Copy(LIST+2,OFFSET++-1*4+STACK,4)
.Same as above, but for the second list entry. At this point, the lists two top entries are safely stored in the stack and the list is ready to be manipulated.
Copy(LIST+8,OFFSET++-1*4+STACK,4)
.Start generating a node for the tree, which will have the two least occurring elements as children. Add the two childrens frequencies and save to the first entry (overwriting it).
{LIST}^r+{LIST+6}^r->{LIST}^r
.Store the pointer to the first child (in the stack now)
OFFSET-2->{LIST+2}^r
.Store the pointer to the second child (in the stack now)
OFFSET-1->{LIST+4}^r
.Now the first list entry is holding the new node, the second one is cleared so that it does not hold the stacked entry anymore.
Fill(LIST+6,6,0)
.Sort only the part of the list which still holds entries
SORT(COUNTER-1)
EndIf COUNTER--
.Irrelevant debug code removed
.This statement belongs to "If {FILE-2}^r->SIZE", i.e. executed if the size was 0.
Else
Disp "ERR:SIZE"
End
.This statement belongs to "If GetCalc(Str0,3584)->STACK", i.e. executed if the appvar failed to create.
Else
Disp "ERR:MEM"
End
Return
Lbl SORT
.Selection sort implementation, works correctly, not worth commenting further
For(A,0,r1-1)
A->C
For(B,A,r1)
If {6*B+LIST}^r>{6*C+LIST}^r
B->C
End
End
Exch(6*A+LIST,6*C+LIST,6)
End
So, this code should be generating a Huffman tree in the area {STACK}*, but for some reason it a) is not the correct tree if reconstructing the broken entries, and b) It contains weird entries like "43xx something" or both children are 0, which are both impossible.

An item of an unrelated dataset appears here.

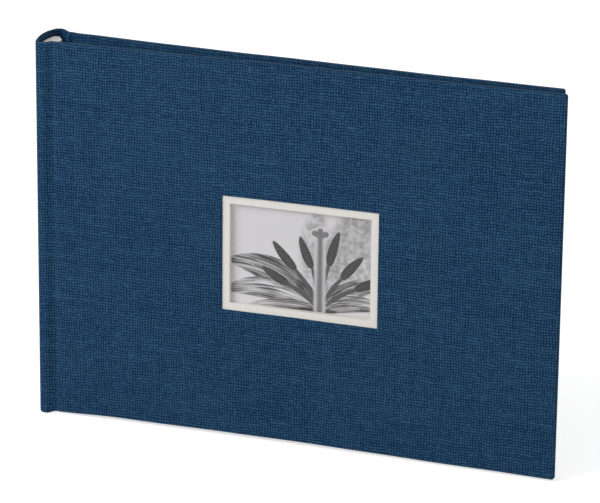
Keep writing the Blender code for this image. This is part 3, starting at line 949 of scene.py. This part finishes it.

*The encoding works as follows:
1) The first pointer element is still in {LIST+2}. It can be used as the tree's root.
2) An "Element" are always 2 + 2 = 4 bytes.
3) The first two bytes are either a character or a pointer.
4) If the first two bytes are a character, the second two bytes are 65535, else they are another pointer.
5) A pointer, if multiplied by 4 and added to STACK points to another element.
From this, we can reconstruct a tree by starting from the root element in {LIST+2} and then jumping from one pointer to the next. An element containing pointers is a node, an element containing 65535 in the second two bytes is a leaf, and its value is in the first two bytes.